Through a moderate resistance, the gauge now reads properly! I need to calibrate it- the service manual provides the curve of the thermistor in the engine bay per temperature. I can take the three calibration points (at the top of the scale) and set the coils up accordingly. They are adjustable on slides to set the gauge up to read the correct deflection per current passed.

The frame the gauges connect to was a little worse for wear. It wasn’t painted very well to begin with, the brown staining from where the gauge had burned was evident and the heat from the dash illumination had made the paint in that vicinity all flaky, which was getting onto the inside of the lenses as I moved the dash about.

I rubbed the old paint back, to remove loose paint and provide a good keyed surface.

A couple of coats of Rustoleum Heirloom White later (a remarkably good color match) and the frame is looking really nice.

At the same time I heated up the paint and windscreen washer bottle holder (the evening was a cold one, not far from freezing) in prep for paint.

A nice gloss Sky Blue.

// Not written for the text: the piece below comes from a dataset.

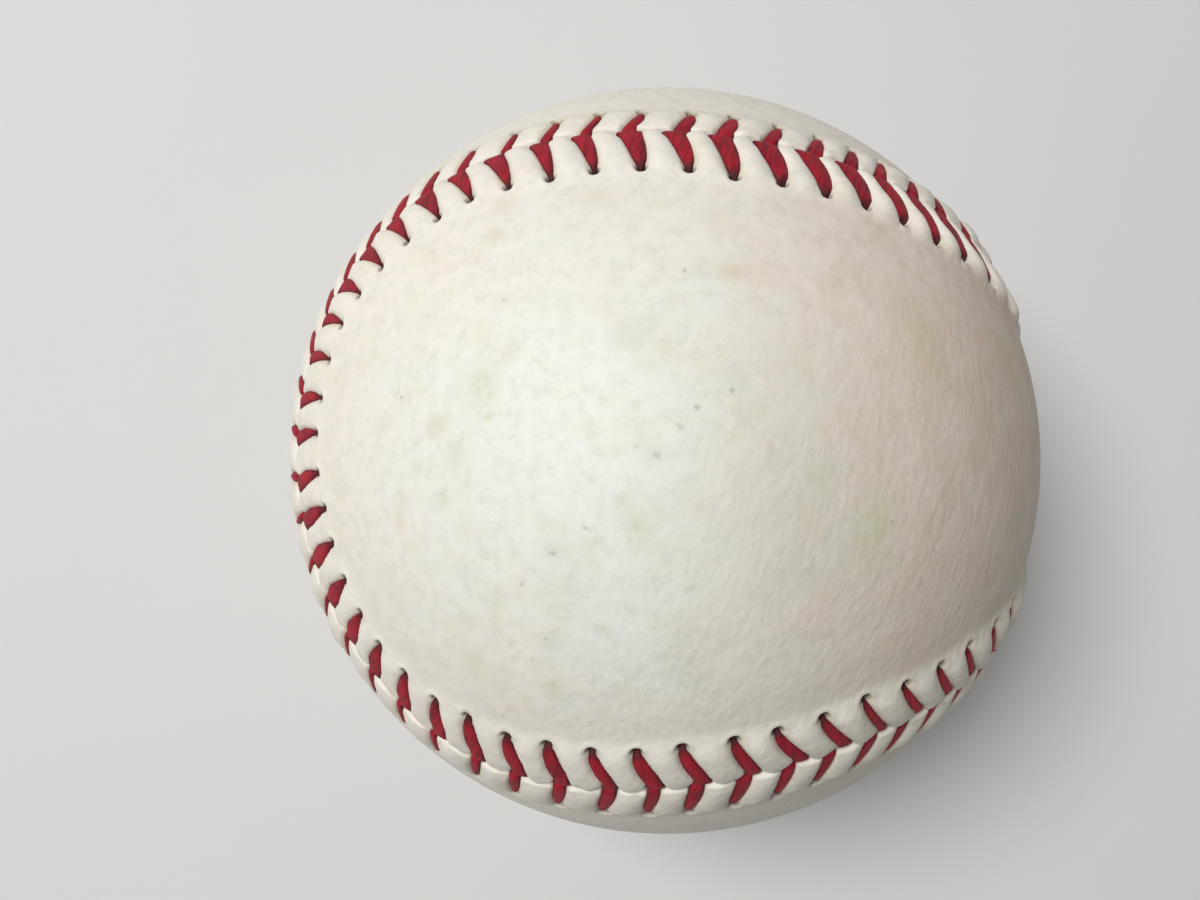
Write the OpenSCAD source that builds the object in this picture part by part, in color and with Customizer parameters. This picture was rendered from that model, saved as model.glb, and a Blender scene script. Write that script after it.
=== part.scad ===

The frame should have a yellow sticker on the front for screen-wash instructions. 

While that was drying I vacuumed, shampooed and generally cleaned up the back of the passenger cabin.

I was puzzling over the headlight switch. I needed to remove it from the dash as it was stiff to operate. However, I couldn’t figure out how to pull it out. The knob wouldn’t fit through the escutcheon after the mounting screw was undone.

Turns out there’s a spring-loaded pin in the back of the mechanism that presses a spring-loaded collar out of the way and allows the entire knob and shaft assembly to be pulled from the switch.

I took the switch to pieces, lubricated and cleaned it as all the old grease had dried up and was more of a hindrance than a help. Sadly the rheostat is only a few ohms, designed to dim a fairly heavy load (10 4W bulbs), and will have very little effect on the LEDs that have been retrofitted. At least it can be used to turn the dash on and off.

I polished the plastic and chrome, cleaned the grip with a brass brush and polished the locking screw as it is visible when the switch is pulled out. Not bad looking now.